◆ **Set task**
Reproduce each line from the first in the data through the line that contains "return line, up, over, under" exactly; give nothing else.

◆ **Data shown**
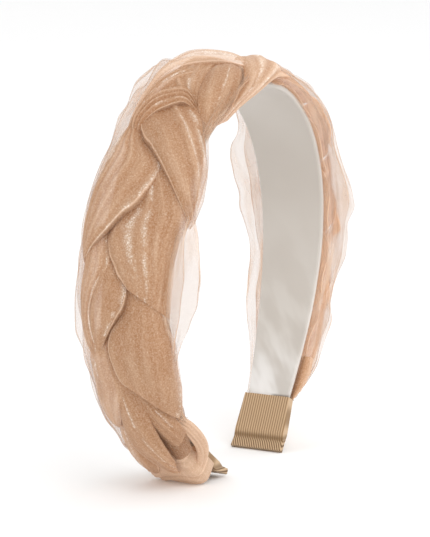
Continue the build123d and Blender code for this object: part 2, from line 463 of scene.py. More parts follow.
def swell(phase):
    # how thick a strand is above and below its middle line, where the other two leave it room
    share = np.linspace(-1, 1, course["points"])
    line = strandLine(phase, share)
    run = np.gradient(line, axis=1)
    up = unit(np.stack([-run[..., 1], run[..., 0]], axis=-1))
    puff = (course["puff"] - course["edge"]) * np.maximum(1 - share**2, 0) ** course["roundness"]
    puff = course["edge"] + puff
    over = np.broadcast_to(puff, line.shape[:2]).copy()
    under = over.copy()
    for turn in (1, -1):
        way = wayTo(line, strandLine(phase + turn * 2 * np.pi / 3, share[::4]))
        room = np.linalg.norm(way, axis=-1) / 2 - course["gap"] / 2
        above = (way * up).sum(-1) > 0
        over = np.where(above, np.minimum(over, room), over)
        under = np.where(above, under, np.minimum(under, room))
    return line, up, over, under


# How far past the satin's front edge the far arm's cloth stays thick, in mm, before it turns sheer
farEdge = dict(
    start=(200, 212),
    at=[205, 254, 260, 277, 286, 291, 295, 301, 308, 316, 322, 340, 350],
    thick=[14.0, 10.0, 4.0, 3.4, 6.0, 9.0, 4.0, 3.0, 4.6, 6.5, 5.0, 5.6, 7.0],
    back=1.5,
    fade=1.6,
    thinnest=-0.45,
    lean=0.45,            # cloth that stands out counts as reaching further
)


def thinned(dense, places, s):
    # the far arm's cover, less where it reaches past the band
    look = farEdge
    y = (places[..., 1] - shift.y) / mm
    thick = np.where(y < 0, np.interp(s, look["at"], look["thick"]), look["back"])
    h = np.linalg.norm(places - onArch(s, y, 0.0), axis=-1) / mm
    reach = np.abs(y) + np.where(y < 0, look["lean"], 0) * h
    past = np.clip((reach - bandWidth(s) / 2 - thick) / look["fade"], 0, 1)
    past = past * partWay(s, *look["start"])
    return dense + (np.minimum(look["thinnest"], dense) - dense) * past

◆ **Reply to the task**
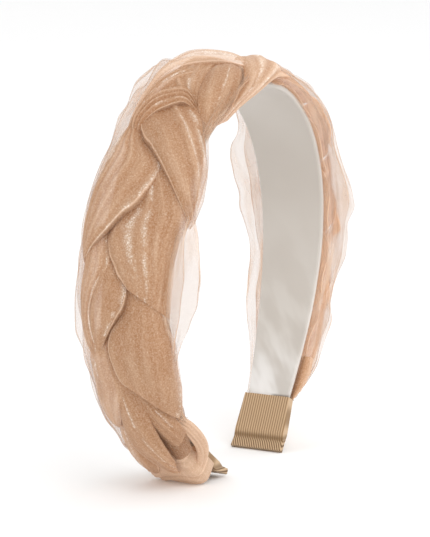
Continue the build123d and Blender code for this object: part 2, from line 463 of scene.py. More parts follow.
def swell(phase):
    # how thick a strand is above and below its middle line, where the other two leave it room
    share = np.linspace(-1, 1, course["points"])
    line = strandLine(phase, share)
    run = np.gradient(line, axis=1)
    up = unit(np.stack([-run[..., 1], run[..., 0]], axis=-1))
    puff = (course["puff"] - course["edge"]) * np.maximum(1 - share**2, 0) ** course["roundness"]
    puff = course["edge"] + puff
    over = np.broadcast_to(puff, line.shape[:2]).copy()
    under = over.copy()
    for turn in (1, -1):
        way = wayTo(line, strandLine(phase + turn * 2 * np.pi / 3, share[::4]))
        room = np.linalg.norm(way, axis=-1) / 2 - course["gap"] / 2
        above = (way * up).sum(-1) > 0
        over = np.where(above, np.minimum(over, room), over)
        under = np.where(above, under, np.minimum(under, room))
    return line, up, over, under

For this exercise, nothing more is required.